Heller-Roazen currently is preparing the Norton Critical Edition of “The Arabian Nights,” a collection of popular tales whose origins also involve issues of translation.
“There is no known original version of ‘The Arabian Nights’ — the oldest text we have is clearly a translation,” Heller-Roazen said. “It has no author — no one signed it. It is clear its origin is not Arabian; it’s either Persian or more likely Indian. Europeans for a long time considered it the most famous of Arabic works, but many Arabs don’t think of it as a great text and don’t think of it as an Arabic text.”
Heller-Roazen relishes exploring such quandaries in the courses he teaches, including “The Literature of Medieval Europe” and “The Classical Roots of Western Literature.” He finds Princeton students are eager to learn about complex subjects such as the ones he tackles.

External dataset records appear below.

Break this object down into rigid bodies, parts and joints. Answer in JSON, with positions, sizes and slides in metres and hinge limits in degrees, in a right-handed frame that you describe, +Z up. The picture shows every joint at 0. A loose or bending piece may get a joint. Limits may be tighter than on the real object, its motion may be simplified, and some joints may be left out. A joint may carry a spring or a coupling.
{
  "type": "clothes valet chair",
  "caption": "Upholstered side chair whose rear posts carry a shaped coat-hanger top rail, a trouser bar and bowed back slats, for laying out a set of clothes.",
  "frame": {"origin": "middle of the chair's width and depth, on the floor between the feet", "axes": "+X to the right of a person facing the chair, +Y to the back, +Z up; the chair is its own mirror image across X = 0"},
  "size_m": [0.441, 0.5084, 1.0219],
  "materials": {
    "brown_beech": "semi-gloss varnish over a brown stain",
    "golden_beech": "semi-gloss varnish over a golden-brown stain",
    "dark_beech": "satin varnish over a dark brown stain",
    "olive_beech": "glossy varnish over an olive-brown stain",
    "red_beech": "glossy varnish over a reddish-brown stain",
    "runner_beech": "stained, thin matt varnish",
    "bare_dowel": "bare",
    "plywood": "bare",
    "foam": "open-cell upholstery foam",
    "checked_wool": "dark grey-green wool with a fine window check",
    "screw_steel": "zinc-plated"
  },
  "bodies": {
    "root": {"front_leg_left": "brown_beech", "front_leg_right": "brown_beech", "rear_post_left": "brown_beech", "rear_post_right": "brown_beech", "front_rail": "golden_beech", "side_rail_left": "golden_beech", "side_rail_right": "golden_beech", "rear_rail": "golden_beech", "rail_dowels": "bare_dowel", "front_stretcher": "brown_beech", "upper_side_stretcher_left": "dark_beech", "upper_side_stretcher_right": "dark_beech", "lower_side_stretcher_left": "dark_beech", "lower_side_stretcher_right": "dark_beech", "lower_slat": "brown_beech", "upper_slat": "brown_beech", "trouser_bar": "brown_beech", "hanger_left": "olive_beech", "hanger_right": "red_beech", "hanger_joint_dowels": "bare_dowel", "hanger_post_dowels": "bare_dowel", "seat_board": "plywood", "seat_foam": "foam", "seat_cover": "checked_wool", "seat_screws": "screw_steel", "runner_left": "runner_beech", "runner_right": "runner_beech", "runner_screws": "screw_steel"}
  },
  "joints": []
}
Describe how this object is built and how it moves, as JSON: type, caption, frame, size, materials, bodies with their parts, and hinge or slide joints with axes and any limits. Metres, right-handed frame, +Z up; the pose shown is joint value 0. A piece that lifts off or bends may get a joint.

“I’m regularly bowled over by the excitement and dedication of students here,” he said. “I remember telling a student once that maybe she would be interested in reading part of ‘The Romance of the Rose’ for her junior paper. The book is 20,000 verses, about 450 pages, and it’s hard to get through for most graduate students. She came back the next week having read the whole thing. The most important thing for students, I think, is to be excited about the subject matter and to throw themselves into it.”
Heller-Roazen is known for reciprocating his students’ enthusiasm. Senior Zachary Woolfe met Heller-Roazen for the first time when both were in Venice for the summer. Woolfe had received a Dale Summer Award to study theater architecture, and Heller-Roazen was a visiting fellow there.
“He was incredibly generous with his time and expertise,” Woolfe recalled, “showing me around the notoriously hard-to-navigate city and giving me invaluable advice about my project.”
This year, Heller-Roazen has become an informal third adviser for Woolfe’s thesis. The two meet frequently to discuss Woolfe’s work.
“He has pushed me to think more clearly and deeply,” Woolfe said. “Beyond the tremendous amount of information he conveys at every meeting, his enthusiasm for pure, voracious learning is an inspiration in itself.”